John Lienhard V, professor in the MIT Department of Mechanical Engineering and director of the Abdul Latif Jameel World Water and Food Security Lab, noted that the best partnerships are with people who understand the need for water. “We have worked with a number of international institutions from countries that have serious water challenges. We have tried to get into these issues with them because they understand that these are not simply academic problems, but they are problems that can be translated back into the needs of their countries and societies in a way that provides water to people’s taps, that help people actually live and survive. In those cases, we have seen that the research is productive, it is viewed as important, it is supported well and it has the impact we need in both the practical and academic side,” he said.

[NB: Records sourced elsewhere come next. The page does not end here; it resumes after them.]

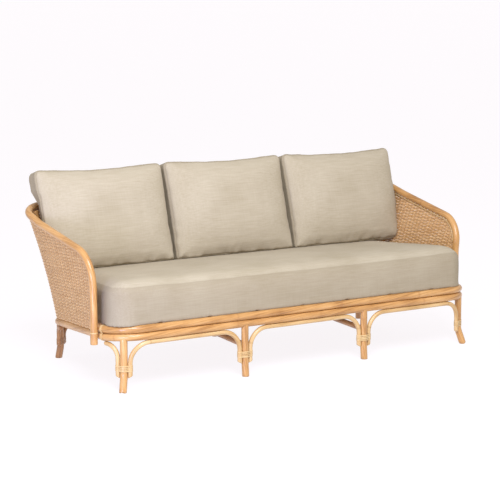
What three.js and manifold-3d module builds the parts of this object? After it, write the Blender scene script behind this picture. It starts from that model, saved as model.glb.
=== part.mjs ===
// Rattan garden sofa: bent cane poles, woven side and back walls, a long seat cushion and three loose back cushions.
// Millimetres. +Z is up and -Y is the front. Left and right are as seen from the front, with right at +X.
import * as THREE from 'three';
import { mergeVertices } from 'three/addons/utils/BufferGeometryUtils.js';
import Module from 'manifold-3d';

const solids = await Module();
solids.setup();

// Poles
const poleDiameter = 30;
const braceDiameter = 19;
const stretcherDiameter = 24;
const bearerDiameter = 24;
const uprightDiameter = 22;
const trimDiameter = 5;
const fitGap = 0.3;

// Seat frame, seen from above and from the side
const frontCornerHalfWidth = 897;
const rearCornerHalfWidth = 803;
const seatDepth = 725;
const frontRailHeight = 218;
const rearRailHeight = 162;
const frontCornerRadius = 124;
const rearCornerRadius = 80;
const railJointSetback = 40;
const upperRailOverlap = 12;

// Top rail, from the foot of the arm post to the middle of the back
const postFootHeight = 175;
const postLeanHeight = 400;
const armFrontHeight = 527;
const armRiseHeight = 608;
const backRailHeight = 657;
const armHalfWidth = 936;
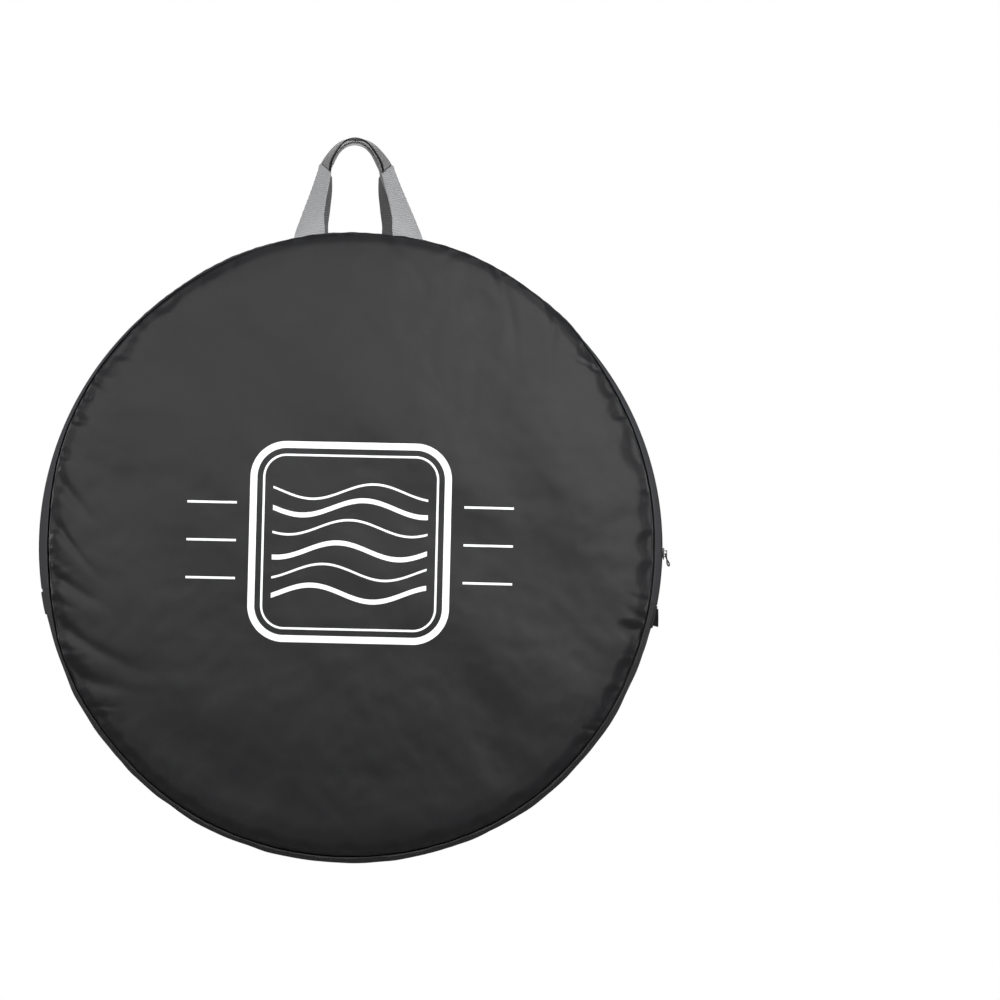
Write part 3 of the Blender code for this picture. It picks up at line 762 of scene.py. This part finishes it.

The fifth annual Water Summit was a full house, complete with academics from MIT and neighboring schools, business leaders, thought leaders, and students. Sami Harper, a graduate student in CEE, attended the summit to find out more about how changing technology is affecting the way we get our water. “I learned a lot from the keynote addresses which shed some light on water utility operations and the future of the industry,” she said.
Members of the MIT Water Club also benefited from the event. “The interactions with professionals beyond our academic research was immensely valuable. We received insight into the water industry and the workings of institutions and companies in the water world,” Gualtiero Jaeger said.
Sponsors for this year's Water Summit included Desalitech, Gradient Corporation, Abdul Latif Jameel World Water and Food Security Lab, the MIT Department of Civil and Environmental Engineering, Massachusetts Clean Energy Center, New England Water Innovation Network, Pepsico, Woods Hole Oceanographic Institution, and Xylem.